START

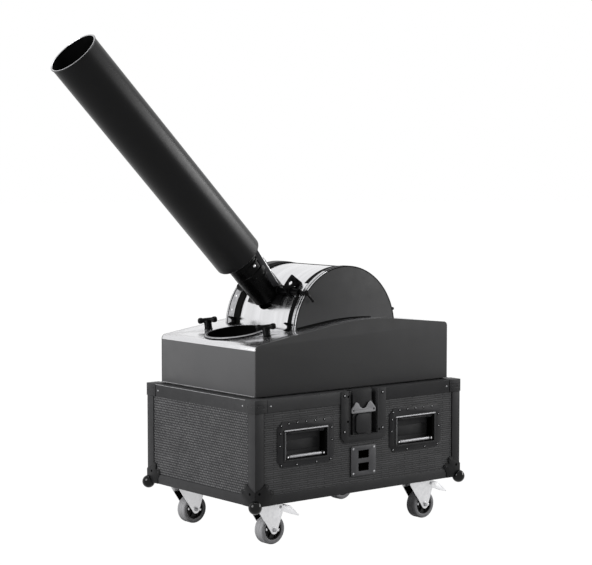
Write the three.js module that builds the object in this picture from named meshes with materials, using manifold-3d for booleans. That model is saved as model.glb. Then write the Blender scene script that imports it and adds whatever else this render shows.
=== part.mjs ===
// Confetti blower in a wheeled flight case, in millimetres, +Z up.
// The origin is the middle of the case's underside, X runs along the long side of the case,
// the barrel points to -X and the face with the socket plate looks to -Y.

import * as THREE from 'three';
import { mergeVertices } from 'three/addons/utils/BufferGeometryUtils.js';
import Module from 'manifold-3d';

const wasm = await Module();
wasm.setup();

// Driving dimensions of the flight case
const caseLength = 700;
const caseWidth = 467;
const caseHeight = 264;
const boardThickness = 9;
const trimThickness = 1.5;
const topRimHeight = 32;
const topRimLeg = 42;
const bottomRimHeight = 25;
const bottomRimLeg = 24;
const cornerAngleLeg = 28;
const cornerCapSize = 38;
const cornerCapThickness = 1.2;
const seatGap = 0.3;
const overrun = 2;

// Driving dimensions of the corner balls
const ballRadius = 17;
const ballInset = 2;
const ballBraceLength = 46;
const ballBraceWidth = 30;
const ballBraceThickness = 1.2;

// Driving dimensions of the recessed handles
const handleSpacing = 374;
const handleDrop = 116;
const handleDishLength = 185;
const handleDishHeight = 115;
const handleDishChamfer = 16;
const dishThickness = 1.2;
const handleRecessLength = 136;
const handleRecessHeight = 73;
const handleRecessDrop = 4.5;
const handleRecessDepth = 22;
const bailRodRadius = 3;
const bailRodInset = 5;
const bailArmThickness = 3;
const bailArmWidth = 8;
const bailGripRadius = 5.5;
const bailSideGap = 2;
const bailGripInset = 9;

// Driving dimensions of the turn latches
const latchShift = 4;
const latchDishLength = 153;
const latchGap = 12;
const latchDishChamfer = 14;
const latchRecessLength = 94;
const latchRecessFloor = 18;
const latchRecessDepth = 24;
const latchBossWidth = 64;
const latchHookBase = 74;
const hookThickness = 2.5;
const hookBaseHalf = 41;
const hookHornHalf = 24;
const hookHornTip = 8;
const hookHeight = 28;
const hookNotchDepth = 17;
const hookNotchHalf = 17;
const hookTailHeight = 22;
const hookTailWidth = 34;
const wingLength = 49;
const wingChamfer = 13;
const wingThickness = 2.5;
const wingPinRadius = 5;
const latchFaceInset = 1;

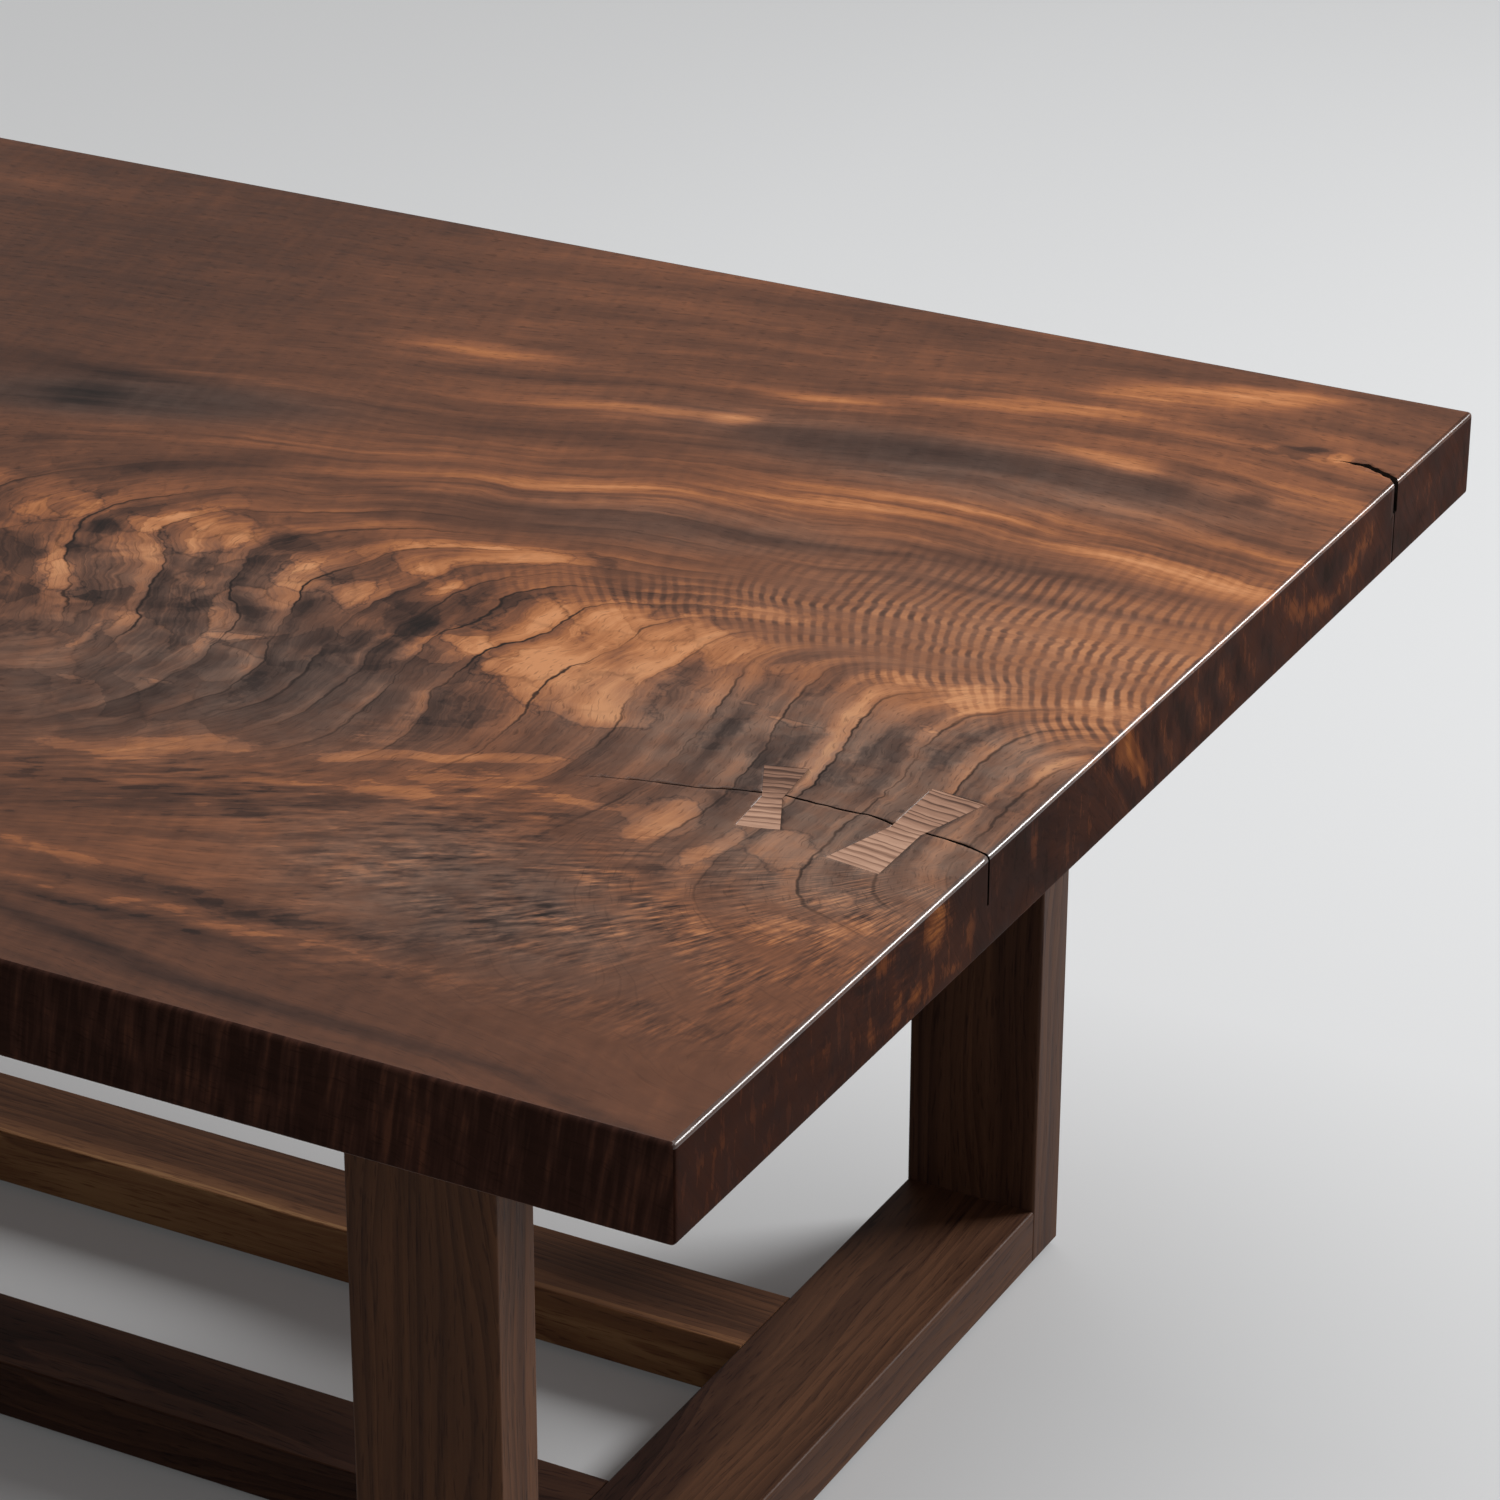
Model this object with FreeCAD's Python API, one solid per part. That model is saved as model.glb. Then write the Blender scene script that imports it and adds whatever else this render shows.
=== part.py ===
"""A coffee table: one thick walnut slab with two inlaid butterfly keys, on a base of ten boards.

Each end of the base is a rectangular frame of two posts, a top rail and a floor rail, joined by
loose tenons. Two stretchers lie between the floor rails. Bolts rise through slots in the top rails
into threaded inserts in the slab, so the slab can still shrink and swell across its width.

Lengths are millimetres. The origin is on the floor under the middle of the table, with X along the
slab, Y across it and Z up. The right end is +X and the front is -Y.
"""

import FreeCAD
import Part
import math
import os

# Slab
slab_length = 1400.0
slab_width = 760.0
slab_thickness = 40.0
table_height = 422.0
slab_edge_radius = 2.0
slab_lower_edge_radius = 1.5

# Crack in the front half of the right end, held by the two keys
front_crack_reach = 172.0
front_crack_drift = 14.0
front_crack_offset = 134.5
front_crack_mouth = 1.5
front_crack_depth = 21.0
# share of the reach, share of the drift towards the back, share of the mouth's width
front_crack_shares = (
    (0.00, 0.00, 1.00),
    (0.06, 0.24, 0.95),
    (0.13, 0.38, 0.80),
    (0.25, 0.45, 0.75),
    (0.31, 0.69, 0.85),
    (0.37, 0.61, 0.70),
    (0.53, 0.66, 0.80),
    (0.64, 0.36, 0.60),
    (0.72, -0.05, 0.50),
    (0.86, -0.41, 0.35),
    (1.00, -1.00, 0.00),
)

# Shorter, wider crack near the back corner
back_crack_reach = 32.0
back_crack_drift = 11.0
back_crack_offset = 284.0
back_crack_mouth = 4.6
back_crack_depth = 15.0
back_crack_shares = (
    (0.00, 0.00, 1.00),
    (0.14, 0.37, 0.90),
    (0.34, 0.65, 0.80),
    (0.55, 1.00, 0.85),
    (0.72, 1.00, 0.60),
    (0.86, 1.00, 0.25),
    (1.00, 0.96, 0.00),
)

# Its narrow root, which starts on the same line and runs through the whole thickness
back_root_reach = 36.0
back_root_mouth = 1.1
back_root_shares = (
    (0.00, 0.00, 1.00),
    (0.13, 0.37, 0.75),
    (0.32, 0.65, 0.60),
    (0.54, 1.00, 0.75),
    (0.78, 1.00, 0.50),
    (1.00, 0.90, 0.00),
)

# Butterfly keys, inlaid flush with the top and placed from the right end and the middle line
key_depth = 12.0
key_fit = 0.05
small_key_length = 54.0
small_key_width = 17.5
small_key_waist = 8.0
small_key_inset = 95.2
small_key_offset = 128.9
small_key_degrees = 16.0
large_key_length = 72.0
large_key_width = 24.0
large_key_waist = 13.4
large_key_inset = 37.0
large_key_offset = 130.3
large_key_degrees = -7.7

# Base boards, all planed to one thickness
stock = 29.0
board_width = 68.0
stretcher_width = 50.0
stretcher_gap = 122.0
frame_span = 526.0
end_inset = 142.0
board_edge_radius = 1.6

# Loose tenons, two side by side at each post and one at each end of a stretcher
tenon_thickness = 10.0
tenon_web = 10.0
tenon_edge_wall = 7.0
tenon_in_rail = 30.0
tenon_in_stretcher = 25.0
stretcher_tenon_wall = 14.0
mortise_floor = 9.5
tenon_fit = 0.1
tenon_end_gap = 0.5

# Slab bolts, with their slots, washers and threaded inserts
bolt_spacing = 150.0
bolt_radius = 4.0
bolt_head_lip = 3.0
bolt_head_height = 4.4
bolt_head_edge = 2.0
bolt_tip_setback = 4.0
hex_across_flats = 5.0
hex_depth = 2.6
slot_fit = 0.6
slot_travel = 9.0
washer_thickness = 2.0
washer_lap = 2.9
washer_fit = 0.2
insert_length = 18.0
insert_wall = 1.9
insert_bore_fit = 0.1
insert_outer_fit = 0.05
insert_hole_spare = 3.0

# Felt pads under the corners of the base
pad_radius = 19.0
pad_height = 3.0
pad_edge_radius = 0.8
pad_edge_setback = 4.0

# How far each cutting solid runs past the face that it opens, and how level an edge has to lie
overrun = 5.0
level_tolerance = 0.01

# Axes, and the places that follow from the sizes above
along = FreeCAD.Vector(1, 0, 0)
across = FreeCAD.Vector(0, 1, 0)
up = FreeCAD.Vector(0, 0, 1)

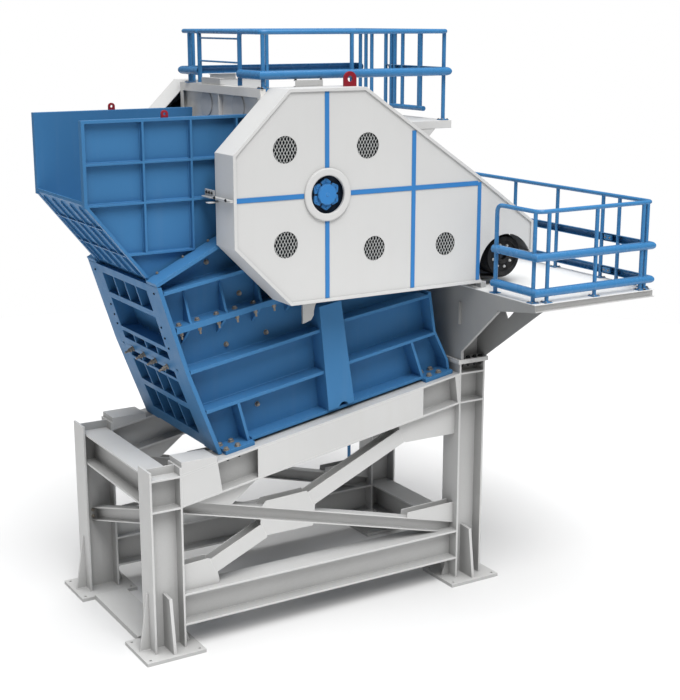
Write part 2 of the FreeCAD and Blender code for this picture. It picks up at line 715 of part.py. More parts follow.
def side_outline():
    """The crusher's side plate, seen from the side."""
    return [(V["front_top_x"], V["front_top_z"]), (V["front_kink_x"], V["front_kink_z"]),
            (V["front_low_x"], V["front_low_z"] + V["foot_gap"]),
            (V["rear_low_x"], incline_z(V["rear_low_x"]) + 30),
            (V["rear_mid_x"], V["rear_mid_z"]), (V["rear_up_x"], V["rear_up_z"]),
            (V["rear_top_x"], V["rear_top_z"]), (900, 3990), (430, V["hub_z"] - 60),
            (-760, V["hub_z"] - 60), (-1000, flange_z(-1000))]


def crusher_sides():
    middle = (V["side_outer"] + V["side_inner"]) / 2
    thick = V["side_outer"] - V["side_inner"]
    outline = side_outline()
    plate = prism("crusher_side_plate", "XZ_Plane", outline, thick, -middle)
    seat = prism("crusher_side_seat", "XZ_Plane",
                 [(V["hub_x"] - 430, V["hub_z"] - 60), (V["hub_x"] - 430, V["hub_z"] - 400),
                  (V["hub_x"] + 430, V["hub_z"] - 400), (V["hub_x"] + 430, V["hub_z"] - 60)],
                 V["housing_out"] - V["housing_in"], -(V["housing_in"] + V["housing_out"]) / 2)
    bore_rod = rod("crusher_side_bore", V["housing_radius"] - 70,
                   (V["hub_x"], -1100, V["hub_z"]), (V["hub_x"], -500, V["hub_z"]))
    whole = cut("crusher_side", fuse("crusher_side_blank", [plate, seat]), bore_rod)
    both_sides("crusher_sides", [whole])


def front_face(name, z_top, z_low, height_x, y_low, y_high, depth, back=0):
    """A slab behind the sloping front face, between two heights."""
    outline = [(height_x(z_top) + back, z_top), (height_x(z_low) + back, z_low),
               (height_x(z_low) + back + depth, z_low), (height_x(z_top) + back + depth, z_top)]
    middle = (y_low + y_high) / 2
    return prism(name, "XZ_Plane", outline, y_high - y_low, middle)


def front_lines():
    """The front face's two slopes, each as x at a height."""
    upper = line_height(V["front_top_z"], V["front_top_x"], V["front_kink_z"], V["front_kink_x"])
    lower = line_height(V["front_kink_z"], V["front_kink_x"], V["front_low_z"], V["front_low_x"])
    return upper, lower


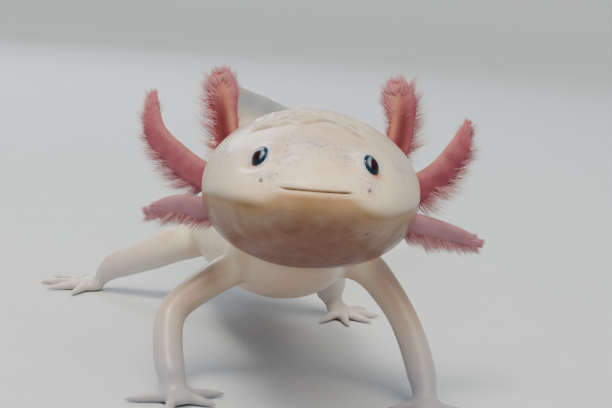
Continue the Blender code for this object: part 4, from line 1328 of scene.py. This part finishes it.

END

DIRECTIVE -
List all lines above in which the string "Then" appears.

OUTPUT OF THE TASK -
Write the three.js module that builds the object in this picture from named meshes with materials, using manifold-3d for booleans. That model is saved as model.glb. Then write the Blender scene script that imports it and adds whatever else this render shows.
Model this object with FreeCAD's Python API, one solid per part. That model is saved as model.glb. Then write the Blender scene script that imports it and adds whatever else this render shows.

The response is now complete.